Collect from the data below each line with "scene".
## BEGIN TASK INPUT
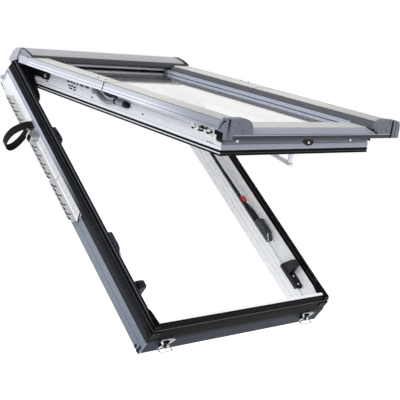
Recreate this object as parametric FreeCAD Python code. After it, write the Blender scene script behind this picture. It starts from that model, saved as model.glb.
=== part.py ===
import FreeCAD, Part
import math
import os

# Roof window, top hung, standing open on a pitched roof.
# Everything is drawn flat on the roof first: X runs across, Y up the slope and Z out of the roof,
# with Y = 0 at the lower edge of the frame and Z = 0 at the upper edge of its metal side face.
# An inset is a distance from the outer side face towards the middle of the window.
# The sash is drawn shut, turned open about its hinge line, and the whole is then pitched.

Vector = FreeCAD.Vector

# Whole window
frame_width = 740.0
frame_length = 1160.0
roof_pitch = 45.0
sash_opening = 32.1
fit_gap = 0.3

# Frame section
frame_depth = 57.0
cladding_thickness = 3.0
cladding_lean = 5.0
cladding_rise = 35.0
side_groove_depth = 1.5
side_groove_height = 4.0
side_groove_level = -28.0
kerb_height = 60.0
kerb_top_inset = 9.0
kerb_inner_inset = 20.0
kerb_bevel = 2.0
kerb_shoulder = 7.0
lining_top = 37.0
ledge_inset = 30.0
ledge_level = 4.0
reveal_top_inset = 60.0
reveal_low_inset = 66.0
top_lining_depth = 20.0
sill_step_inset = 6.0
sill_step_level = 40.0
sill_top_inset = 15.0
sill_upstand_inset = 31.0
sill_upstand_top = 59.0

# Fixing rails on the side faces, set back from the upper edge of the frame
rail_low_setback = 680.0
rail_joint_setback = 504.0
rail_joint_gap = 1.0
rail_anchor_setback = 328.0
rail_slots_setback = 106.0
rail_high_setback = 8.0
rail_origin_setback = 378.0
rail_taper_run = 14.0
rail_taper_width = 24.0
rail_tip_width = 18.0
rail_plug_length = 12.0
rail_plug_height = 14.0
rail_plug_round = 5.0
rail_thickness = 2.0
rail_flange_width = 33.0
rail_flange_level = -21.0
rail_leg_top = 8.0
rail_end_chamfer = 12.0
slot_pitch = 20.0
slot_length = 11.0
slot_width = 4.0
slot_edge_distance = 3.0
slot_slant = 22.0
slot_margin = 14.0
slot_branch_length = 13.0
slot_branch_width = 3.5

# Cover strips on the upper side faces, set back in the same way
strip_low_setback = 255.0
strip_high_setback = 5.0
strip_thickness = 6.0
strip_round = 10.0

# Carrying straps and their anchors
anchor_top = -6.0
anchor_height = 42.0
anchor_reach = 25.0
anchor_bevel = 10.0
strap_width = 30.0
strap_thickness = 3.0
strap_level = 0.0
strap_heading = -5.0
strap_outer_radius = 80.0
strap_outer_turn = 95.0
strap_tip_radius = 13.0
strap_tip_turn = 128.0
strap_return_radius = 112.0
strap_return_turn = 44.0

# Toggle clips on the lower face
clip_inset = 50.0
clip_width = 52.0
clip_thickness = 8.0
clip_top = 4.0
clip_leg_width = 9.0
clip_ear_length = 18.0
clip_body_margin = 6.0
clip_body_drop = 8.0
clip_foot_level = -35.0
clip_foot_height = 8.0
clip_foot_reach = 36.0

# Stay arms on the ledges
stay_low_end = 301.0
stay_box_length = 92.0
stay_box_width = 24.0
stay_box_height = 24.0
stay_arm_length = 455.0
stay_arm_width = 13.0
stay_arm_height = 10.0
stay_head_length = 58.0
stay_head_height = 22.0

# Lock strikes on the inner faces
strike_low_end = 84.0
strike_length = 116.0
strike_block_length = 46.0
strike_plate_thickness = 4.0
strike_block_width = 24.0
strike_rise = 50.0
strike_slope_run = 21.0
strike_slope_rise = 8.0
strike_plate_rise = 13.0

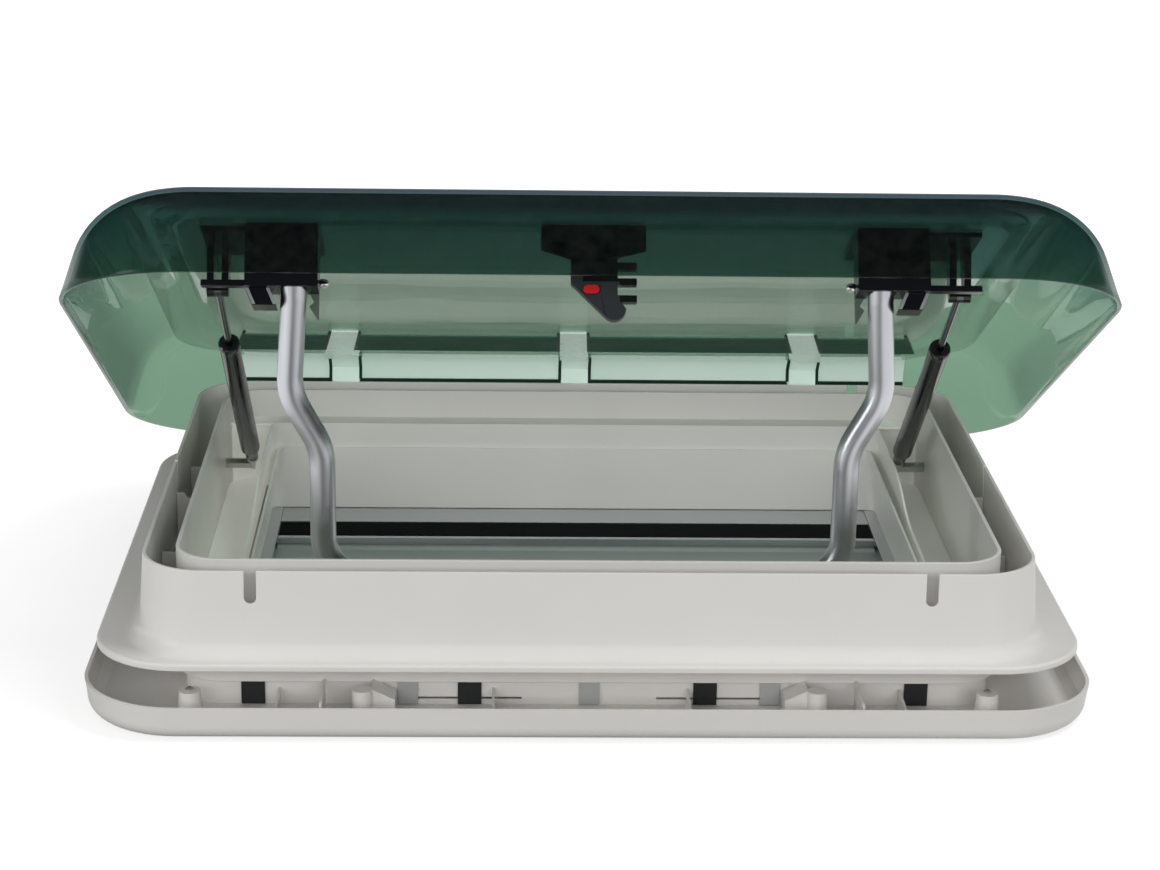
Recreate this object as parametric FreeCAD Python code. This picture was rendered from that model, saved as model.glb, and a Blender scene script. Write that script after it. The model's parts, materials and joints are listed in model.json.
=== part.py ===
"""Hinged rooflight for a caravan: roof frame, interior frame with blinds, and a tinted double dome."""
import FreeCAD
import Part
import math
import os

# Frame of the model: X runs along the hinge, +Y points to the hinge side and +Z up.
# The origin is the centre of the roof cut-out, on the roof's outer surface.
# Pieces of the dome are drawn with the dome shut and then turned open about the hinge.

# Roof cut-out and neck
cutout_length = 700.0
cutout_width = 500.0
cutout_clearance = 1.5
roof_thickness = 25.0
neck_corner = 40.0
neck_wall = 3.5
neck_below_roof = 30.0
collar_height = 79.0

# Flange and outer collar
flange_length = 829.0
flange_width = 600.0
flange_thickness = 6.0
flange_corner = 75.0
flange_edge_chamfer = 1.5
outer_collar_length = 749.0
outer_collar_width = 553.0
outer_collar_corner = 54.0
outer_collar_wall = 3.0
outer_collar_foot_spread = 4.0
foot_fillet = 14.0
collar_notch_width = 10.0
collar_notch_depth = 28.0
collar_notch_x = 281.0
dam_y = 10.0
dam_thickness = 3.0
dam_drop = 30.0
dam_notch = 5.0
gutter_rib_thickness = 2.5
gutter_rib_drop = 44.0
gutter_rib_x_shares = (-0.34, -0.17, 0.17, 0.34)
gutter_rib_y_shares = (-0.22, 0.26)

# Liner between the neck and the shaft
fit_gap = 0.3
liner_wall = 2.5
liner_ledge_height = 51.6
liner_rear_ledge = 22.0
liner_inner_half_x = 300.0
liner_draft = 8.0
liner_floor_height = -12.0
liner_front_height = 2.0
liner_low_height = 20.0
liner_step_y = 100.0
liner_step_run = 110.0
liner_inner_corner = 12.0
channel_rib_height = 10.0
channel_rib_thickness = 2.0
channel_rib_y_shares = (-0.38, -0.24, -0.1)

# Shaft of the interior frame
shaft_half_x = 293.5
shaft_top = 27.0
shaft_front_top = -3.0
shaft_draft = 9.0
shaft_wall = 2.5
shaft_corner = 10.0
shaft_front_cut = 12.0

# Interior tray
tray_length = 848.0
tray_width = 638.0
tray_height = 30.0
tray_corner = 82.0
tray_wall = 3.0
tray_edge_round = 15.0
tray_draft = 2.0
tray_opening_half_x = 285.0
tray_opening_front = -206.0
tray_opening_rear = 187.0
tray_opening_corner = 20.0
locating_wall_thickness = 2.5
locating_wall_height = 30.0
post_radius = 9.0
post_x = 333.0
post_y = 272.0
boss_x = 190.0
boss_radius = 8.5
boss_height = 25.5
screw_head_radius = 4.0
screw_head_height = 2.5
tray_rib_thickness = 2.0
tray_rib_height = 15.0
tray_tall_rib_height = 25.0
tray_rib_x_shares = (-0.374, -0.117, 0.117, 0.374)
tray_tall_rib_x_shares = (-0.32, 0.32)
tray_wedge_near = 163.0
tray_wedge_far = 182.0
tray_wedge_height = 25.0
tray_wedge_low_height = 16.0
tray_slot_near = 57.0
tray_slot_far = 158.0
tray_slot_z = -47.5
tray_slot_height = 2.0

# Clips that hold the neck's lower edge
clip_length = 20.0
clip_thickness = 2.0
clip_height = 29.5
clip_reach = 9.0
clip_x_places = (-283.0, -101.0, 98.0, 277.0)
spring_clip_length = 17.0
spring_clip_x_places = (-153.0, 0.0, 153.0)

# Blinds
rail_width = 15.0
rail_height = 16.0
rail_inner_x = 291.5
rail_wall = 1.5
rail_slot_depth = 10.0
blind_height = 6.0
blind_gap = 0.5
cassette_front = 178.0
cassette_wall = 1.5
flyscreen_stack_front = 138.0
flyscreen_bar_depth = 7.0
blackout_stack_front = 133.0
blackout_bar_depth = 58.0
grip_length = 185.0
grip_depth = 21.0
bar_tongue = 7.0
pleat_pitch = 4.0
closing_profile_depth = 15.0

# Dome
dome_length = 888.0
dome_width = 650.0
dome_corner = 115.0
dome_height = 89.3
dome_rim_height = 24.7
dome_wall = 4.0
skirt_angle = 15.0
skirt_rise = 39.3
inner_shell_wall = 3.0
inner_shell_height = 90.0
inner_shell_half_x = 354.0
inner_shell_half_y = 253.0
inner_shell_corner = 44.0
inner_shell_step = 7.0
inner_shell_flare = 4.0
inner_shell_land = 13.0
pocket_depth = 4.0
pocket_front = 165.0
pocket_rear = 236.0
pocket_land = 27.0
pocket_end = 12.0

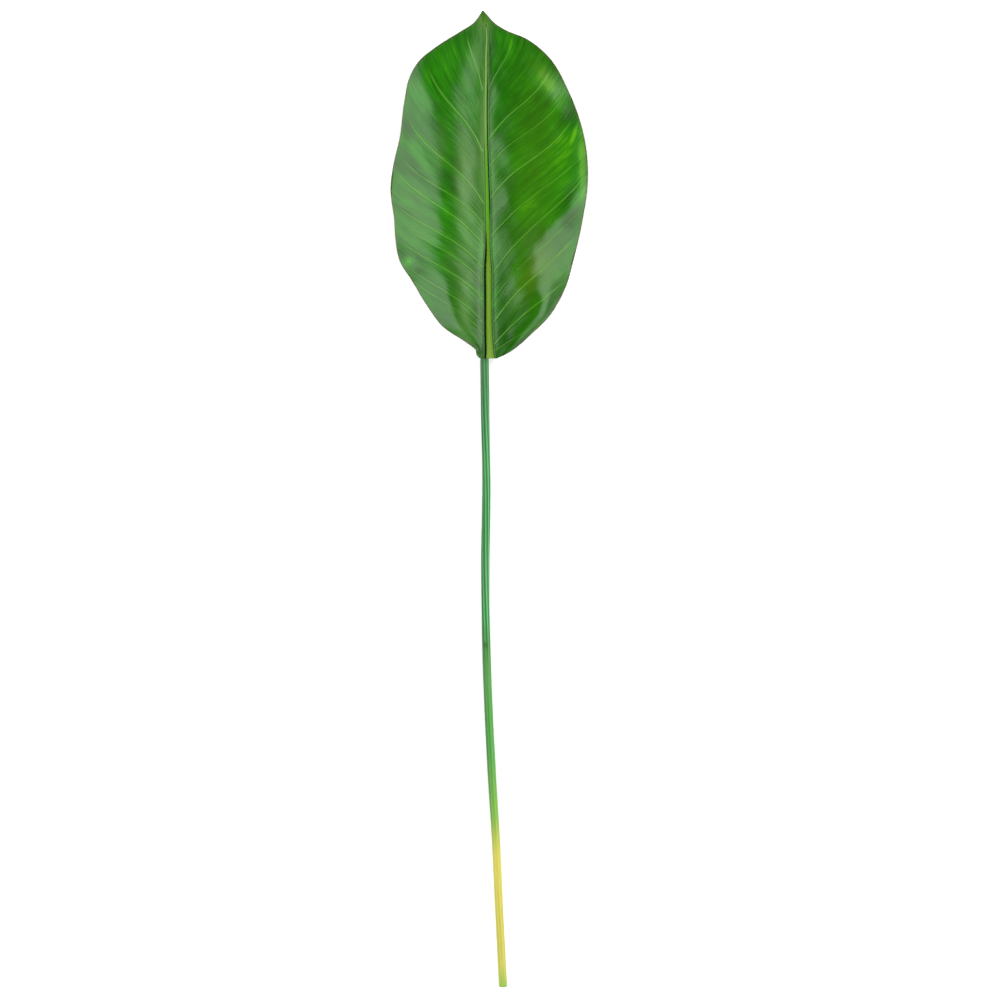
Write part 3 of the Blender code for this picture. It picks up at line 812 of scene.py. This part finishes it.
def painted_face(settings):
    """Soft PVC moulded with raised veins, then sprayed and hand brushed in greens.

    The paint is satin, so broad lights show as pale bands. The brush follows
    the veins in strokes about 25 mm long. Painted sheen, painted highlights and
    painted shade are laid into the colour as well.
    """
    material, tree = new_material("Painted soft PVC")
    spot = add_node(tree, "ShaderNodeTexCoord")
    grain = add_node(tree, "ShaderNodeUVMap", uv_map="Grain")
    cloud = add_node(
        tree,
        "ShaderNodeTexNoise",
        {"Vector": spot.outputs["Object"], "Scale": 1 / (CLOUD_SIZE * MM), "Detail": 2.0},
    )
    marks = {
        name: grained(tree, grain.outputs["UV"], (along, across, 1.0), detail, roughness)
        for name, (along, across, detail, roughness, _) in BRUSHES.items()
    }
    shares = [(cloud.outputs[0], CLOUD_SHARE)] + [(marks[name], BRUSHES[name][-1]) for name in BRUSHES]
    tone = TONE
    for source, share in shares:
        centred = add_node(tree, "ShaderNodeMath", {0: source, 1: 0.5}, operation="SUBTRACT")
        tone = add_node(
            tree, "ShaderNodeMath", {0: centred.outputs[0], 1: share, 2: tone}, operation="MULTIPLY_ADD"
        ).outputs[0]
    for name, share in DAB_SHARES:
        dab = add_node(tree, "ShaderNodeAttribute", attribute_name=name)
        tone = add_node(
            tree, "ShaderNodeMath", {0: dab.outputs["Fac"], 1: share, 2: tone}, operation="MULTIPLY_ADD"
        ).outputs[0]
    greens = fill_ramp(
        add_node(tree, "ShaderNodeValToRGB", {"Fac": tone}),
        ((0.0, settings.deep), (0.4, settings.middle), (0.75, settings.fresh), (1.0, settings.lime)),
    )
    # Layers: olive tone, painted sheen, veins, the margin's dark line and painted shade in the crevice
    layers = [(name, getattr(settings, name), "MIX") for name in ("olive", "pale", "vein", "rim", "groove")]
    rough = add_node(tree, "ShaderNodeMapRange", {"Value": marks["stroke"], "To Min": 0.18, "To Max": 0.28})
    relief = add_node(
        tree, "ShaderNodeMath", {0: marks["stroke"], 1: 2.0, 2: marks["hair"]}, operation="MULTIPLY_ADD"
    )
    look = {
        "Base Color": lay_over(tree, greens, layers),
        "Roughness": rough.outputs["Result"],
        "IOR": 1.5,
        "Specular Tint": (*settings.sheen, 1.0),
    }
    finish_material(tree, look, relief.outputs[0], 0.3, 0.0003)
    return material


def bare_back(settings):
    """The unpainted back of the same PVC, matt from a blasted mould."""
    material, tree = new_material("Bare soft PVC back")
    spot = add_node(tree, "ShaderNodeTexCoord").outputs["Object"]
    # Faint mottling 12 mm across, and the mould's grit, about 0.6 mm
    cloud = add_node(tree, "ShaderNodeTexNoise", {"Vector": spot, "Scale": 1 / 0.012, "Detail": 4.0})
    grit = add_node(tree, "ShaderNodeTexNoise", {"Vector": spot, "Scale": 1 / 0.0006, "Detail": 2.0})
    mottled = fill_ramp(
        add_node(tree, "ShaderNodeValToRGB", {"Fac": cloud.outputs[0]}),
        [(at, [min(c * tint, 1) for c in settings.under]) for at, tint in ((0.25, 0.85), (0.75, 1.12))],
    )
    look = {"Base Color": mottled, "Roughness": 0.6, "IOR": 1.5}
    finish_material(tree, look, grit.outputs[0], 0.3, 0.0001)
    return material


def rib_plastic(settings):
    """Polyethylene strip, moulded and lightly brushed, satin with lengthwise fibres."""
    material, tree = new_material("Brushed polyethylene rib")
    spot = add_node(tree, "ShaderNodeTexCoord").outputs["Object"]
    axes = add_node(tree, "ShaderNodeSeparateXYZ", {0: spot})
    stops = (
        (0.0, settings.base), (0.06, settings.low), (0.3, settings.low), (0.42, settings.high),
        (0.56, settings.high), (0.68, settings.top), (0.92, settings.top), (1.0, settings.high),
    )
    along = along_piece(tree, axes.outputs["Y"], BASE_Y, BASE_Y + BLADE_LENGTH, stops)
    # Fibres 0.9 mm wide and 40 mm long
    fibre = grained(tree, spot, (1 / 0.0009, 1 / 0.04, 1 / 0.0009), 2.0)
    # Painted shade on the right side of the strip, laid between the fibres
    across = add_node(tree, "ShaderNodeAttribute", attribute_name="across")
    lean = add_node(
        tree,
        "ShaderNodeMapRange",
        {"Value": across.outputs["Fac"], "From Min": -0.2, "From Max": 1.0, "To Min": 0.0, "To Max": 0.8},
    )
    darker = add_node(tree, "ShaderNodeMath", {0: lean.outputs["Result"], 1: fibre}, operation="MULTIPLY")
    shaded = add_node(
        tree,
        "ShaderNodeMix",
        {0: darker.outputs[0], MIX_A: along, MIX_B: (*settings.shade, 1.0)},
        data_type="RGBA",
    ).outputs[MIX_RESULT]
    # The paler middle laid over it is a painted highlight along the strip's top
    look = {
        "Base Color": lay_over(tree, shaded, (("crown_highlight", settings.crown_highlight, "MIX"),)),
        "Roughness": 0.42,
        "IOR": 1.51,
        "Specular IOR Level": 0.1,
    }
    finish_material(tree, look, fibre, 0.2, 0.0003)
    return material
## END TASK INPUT
▶ [REPLY TO THE TASK]
Recreate this object as parametric FreeCAD Python code. After it, write the Blender scene script behind this picture. It starts from that model, saved as model.glb.
Recreate this object as parametric FreeCAD Python code. This picture was rendered from that model, saved as model.glb, and a Blender scene script. Write that script after it. The model's parts, materials and joints are listed in model.json.
Write part 3 of the Blender code for this picture. It picks up at line 812 of scene.py. This part finishes it.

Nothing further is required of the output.